Consider these tips for properly allocating a retirement plan in your divorce.

Understand marital property.

A common misconception among divorcing couples is that a retirement plan that is owned by one spouse will remain solely with that person. This is not true in many cases. All income and assets acquired by either party during the marriage are usually classified as marital property. This includes the following:

  • 401(k)s
  • Pension plans
  • IRAs
  • Retirement plans
  • Deferred compensation
  • Stock options

In most cases, any financial gains that are acquired during a marriage from separately owned property are also considered marital property and are therefore eligible to be divided.

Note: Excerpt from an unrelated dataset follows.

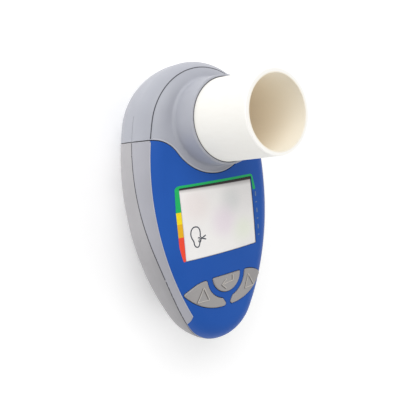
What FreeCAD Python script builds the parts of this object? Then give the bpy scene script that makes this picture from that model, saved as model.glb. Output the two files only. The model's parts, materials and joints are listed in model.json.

This would include accrued value on investments and the increase in value of paintings or other art pieces.

Utilize a QDRO.

During a divorce some couples may choose to withdraw their retirement funds in order to split them and set up their own accounts. This can result in early withdrawal penalties and taxes. An option to avoid this is a qualified domestic relations order, or QDRO. Simply stated, a QDRO is a court order that outlines how the retirement plan benefits are to be paid to a nonemployee spouse. The funds may then be separated, withdrawn and deposited into the spouse's separate retirement account without penalty. However, certain governmental retirement plans have their own rules and regulations regarding division during divorce, so if you are looking to split one of those plans it is wise to check and see what options are available.

Make it a transfer.

Another possible option is for the spouse who does not have the retirement plan in their name to open a separate retirement account and have their share of the retirement funds sent to the new account as a transfer. This is another option to help avoid early withdrawal fees and tax penalties. However, it is critical that the transaction instructions be worded properly and meet all guidelines set by the IRA account custodian, the judge and state law.

As you prepare to separate your retirement funds, it is imperative that you consider all avenues, along with the benefits and possible consequences of each choice. When you know what you are getting into from the beginning, you can make an educated decision. Consult with your local family law attorney to make sure that you are fully abreast of your best opportunities.